Pedestrians generally have right of way – watch out for people stepping into the road as they’ll expect you to stop for them!
Required Equipment: You must have a warning triangle kept in an accessible place – not the boot – and in certain areas you must have snow chains fitted on at least two drive wheels. A tax applies to users of motorways and semi-motorway roads – a sticker called a vignette must be purchased and displayed. You can get the vignette from customs offices at the frontier and from service stations.
For more information on driving in Switzerland (and Liechtenstein), check out this PDF from the AA.
Fourth Stop: Italy
If you’ve held your license for less than three years, you must adhere to a speed limit of 55 mph (90km/h) outside built up areas, and 62 mph (100km/h) on motorways. Fines are particularly heavy for speeding, and are applied on the spot, so be careful.
Outside built-up areas, and if there is poor visibility due to rain or snow, you must use dipped headlights. Your rear fog lights must only be used when visibility is less than 50 metres.

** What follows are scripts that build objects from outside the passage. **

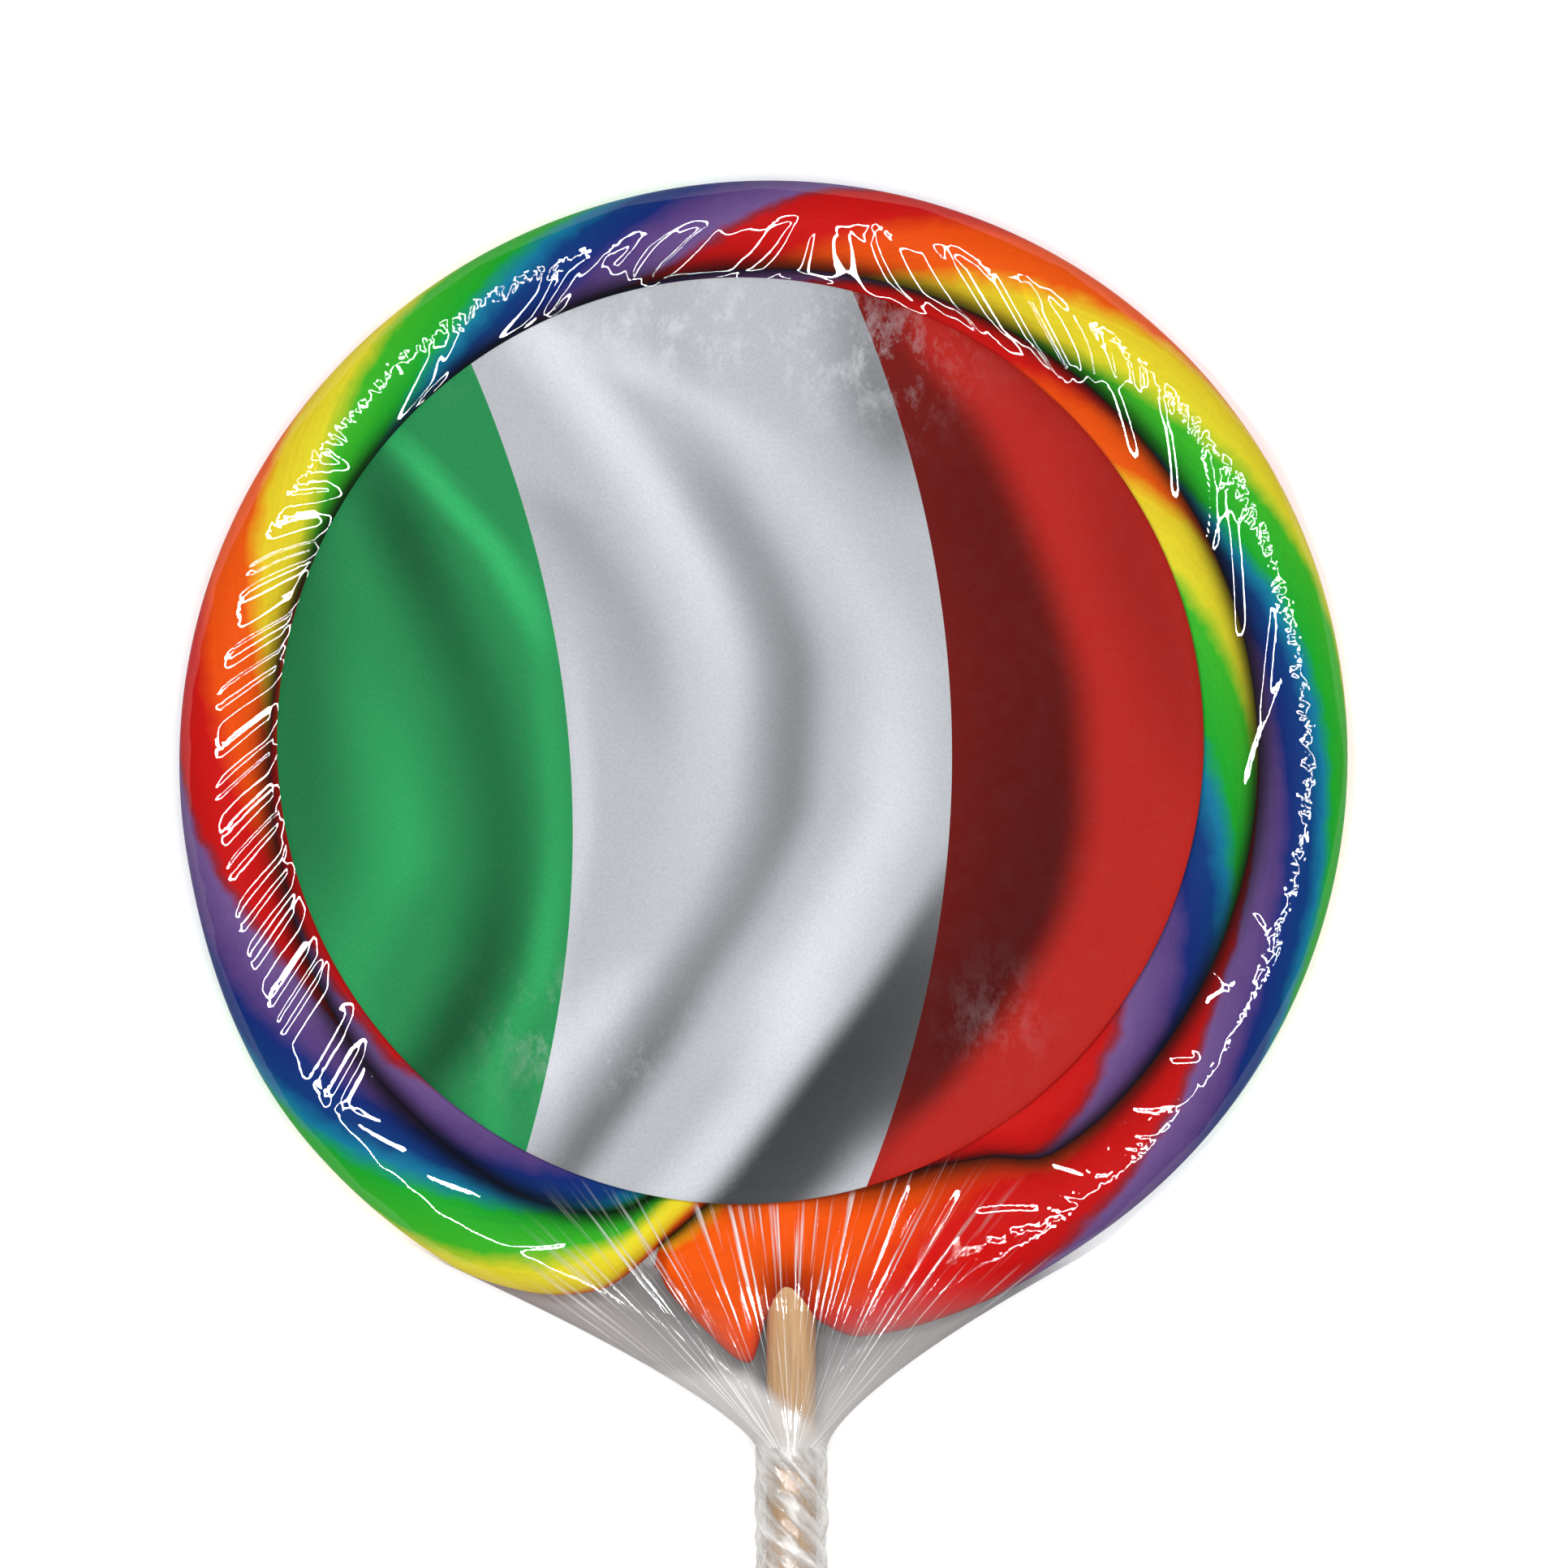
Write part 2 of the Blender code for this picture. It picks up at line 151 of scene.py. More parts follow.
TAUT_BLEND = 0.015
BACK_LIFT = 0.00015  # height of the back film over the ground
LOWEST_FILM = 0.00005
BACK_RELIEF = 0.5  # height of the back's wrinkles as a share of the front's
# Distances from the outline and from the label over which the wrinkles fade in
EDGE_FADE = 0.0022
LABEL_FADE = 0.0010
CLEAR_HAZE = 0.003
STICK_HAZE = 0.04
FUNNEL_HAZE = 0.38  # added beside the stick
BACK_HAZE = 0.85
RIM_HAZE = 0.20
NECK_HAZE = 0.62
NECK_TONE = 0.8
# The film's outline is a chain of nearly straight facets between corners at these clock angles
FACET_CORNERS = (
    20, 36, 43, 53, 70, 83, 95, 108, 125, 136, 150, 166,
    180, 196, 212, 229, 240, 252, 270, 291, 311, 324, 340,
)
FACET_DEPTH = 0.0004
# How far the film stands off the candy's rim: clock angle, distance
STAND_OFF = (
    (222, 0.0), (240, 0.0011), (252, 0.0003), (262, 0.0002), (272, 0.0006), (281, 0.0004),
    (292, 0.0001), (312, 0.0002), (330, 0.0009),
)

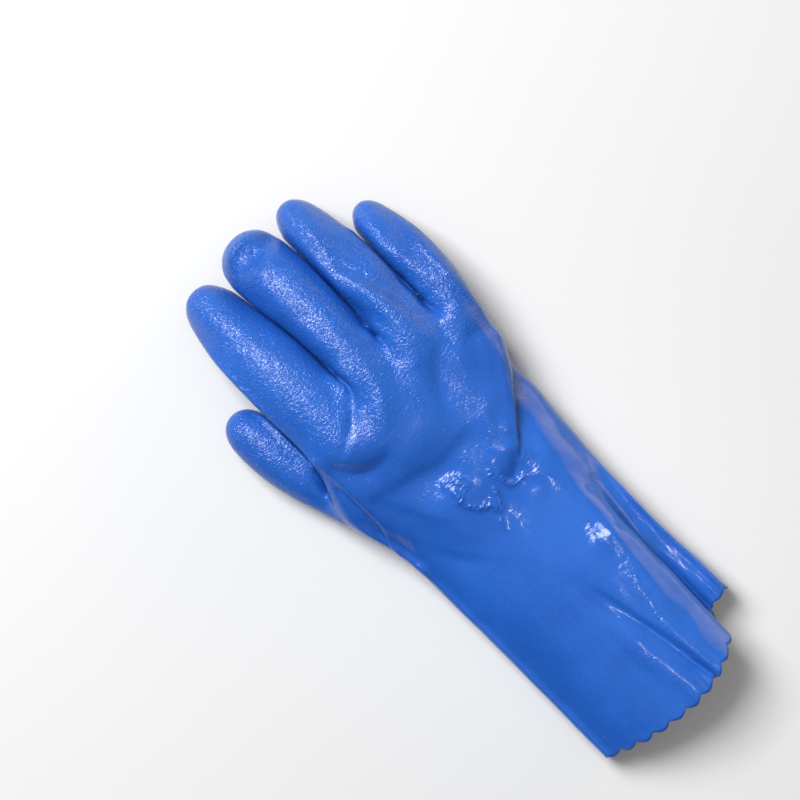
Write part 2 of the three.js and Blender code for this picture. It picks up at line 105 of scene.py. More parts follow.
# The smooth skin. Wet PVC flows over the former before it sets, so a dipped skin has no facets. The cage is
# smoothed twice, which gives the mesh that all the folds are then drawn in.
SMOOTHINGS = 2
cage = bpy.data.meshes.new("glove_cage")
skin.to_mesh(cage)
skin.free()
cage_object = bpy.data.objects.new("glove_cage", cage)
bpy.context.scene.collection.objects.link(cage_object)
smoothing = cage_object.modifiers.new("smoothing", "SUBSURF")
smoothing.levels = smoothing.render_levels = SMOOTHINGS
smoothed = cage_object.evaluated_get(bpy.context.evaluated_depsgraph_get())
glove_mesh = bpy.data.meshes.new_from_object(smoothed)
bpy.data.objects.remove(cage_object)
glove_mesh.name = "glove"
glove = bpy.data.objects.new("glove", glove_mesh)
bpy.context.scene.collection.objects.link(glove)

# The gaps. The fingers lie side by side with thin webs of skin drawn tight between their roots, and soft skin
# is drawn in at the overlap of the wrist and along the cuff's crest. Each is a line in plan, in millimetres.
OVERLAP_LINE = [(60, 29), (53.3, 19), (46.7, 9.8), (35, -3.5), (25, -16.4), (16.7, -22.7)]
# close: how far each side is drawn in, spread evenly along the path. edge: how far from the line the pull
# turns round. reach: how far from it the skin follows. left: the share by which the skin to its left follows.
PINCHES = {
    "index_gap": {
        "path": [(-13, 68), (-14.6, 80), (-15, 95), (-16.4, 110), (-19, 128), (-20.6, 140)],
        "close": (0, 0.75, 0.9, 0.65, 0.65, 0.7), "edge": 0.5, "reach": 7, "left": 1,
    },
    "middle_gap": {
        "path": [(14.2, 72), (14.8, 86), (15.6, 104), (15.9, 122), (15.6, 140)],
        "close": (0, 0.85, 0.95, 0.8, 0.8), "edge": 0.5, "reach": 7, "left": 1,
    },
    "ring_gap": {
        "path": [(43, 70), (43.1, 80), (43.2, 98), (43.5, 110), (44, 118)],
        "close": (0, 1, 1, 0.95, 1), "edge": 0.5, "reach": 7, "left": 1,
    },
    "index_web": {
        "path": [(-14.4, 80), (-13.4, 72), (-13, 66), (-15, 58)],
        "close": (0, 1.4, 1.5, 0.6), "edge": 2, "reach": 5, "left": 1,
    },
    "middle_web": {
        "path": [(14.3, 82), (14.2, 74), (15, 66), (16.5, 58)],
        "close": (0, 1.6, 1.7, 0.8), "edge": 2, "reach": 5, "left": 1,
    },
    "ring_web": {
        "path": [(43.1, 82), (43, 74), (42.6, 67), (43.5, 61)],
        "close": (0, 1.4, 1.5, 0.5), "edge": 2, "reach": 5, "left": 1,
    },
    "wrist_overlap": {
        "path": OVERLAP_LINE,
        "close": (3, 4.5, 4.5, 4, 3, 1), "edge": 4, "reach": 9, "left": 1,
    },
    "cuff_crest": {
        "path": [
            (43, -45), (39.5, -60), (37.5, -70), (36.4, -85),
            (36, -110), (35, -130), (34, -145), (33.3, -175),
        ],
        "close": (0, 0.5, 1.2, 2.2, 2.8, 2.8, 2.8, 2.8), "edge": 2.6, "reach": 7, "left": 0.8,
    },
    "thumb_edge": {
        "path": [(-51.6, 40), (-51.7, 24), (-52, 8), (-54, -2), (-56, -12)],
        "close": (0.5, 1.4, 1.4, 1, 0.3), "edge": 1.2, "reach": 4, "left": 1,
    },
    "cuff_edge": {
        "path": [(-54.5, -175), (-54.5, -60), (-55, -20)],
        "close": (2.4, 2.6, 1.5), "edge": 2.5, "reach": 6, "left": 0,
    },
    "index_edge": {
        "path": [(-54, 45), (-53.5, 90), (-52, 125), (-48, 145)],
        "close": (1, 2, 2, 0.5), "edge": 2.5, "reach": 5, "left": 0,
    },
}
LINE_STEPS = 40
END_FADE = 4  # mm over which a gap or a ledge fades past the ends of its line
FINGER_ROOTS = (58, 76)  # mm along the drawing, from the palm to the fingers
FILLED_OUT = 0.35  # mm by which a finger is fuller than the smoothed cage
INDEX_TIP = {"longer": 1.8, "along": (138, 152), "across": (-16, -24)}  # mm, and where it begins and is full
RESTING = (2, 6)  # mm: skin below the first height rests on the surface and isn't drawn in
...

Be very careful if you’re drinking in Italy – for drivers with less than three years experience, there is zero tolerance – any alcohol in your bloodstream at all and you’re over the limit.
Watch out for signs that say “zona traffico limitato” – usually in historical town centres. This means that traffic is restricted, and non-residents will get a fine in the post for driving through.
Required Equipment: Again, you must have a warning triangle, and if you break down at night or in poor visibility you must have a reflective jacket on before you get out of the car. Again, some areas require snow chains, and the maximum speed limit if you’re using them is 31 mph (50 km/h).
The official Italian Tourism website gives more information on driving in Italy.
For any other destination, you can get up to date information on driving regulations from the AA or RAC. By checking what you need to know in advance, you’ll be much better prepared for your gap year adventure – leaving you better able to enjoy all the experiences and sights in store!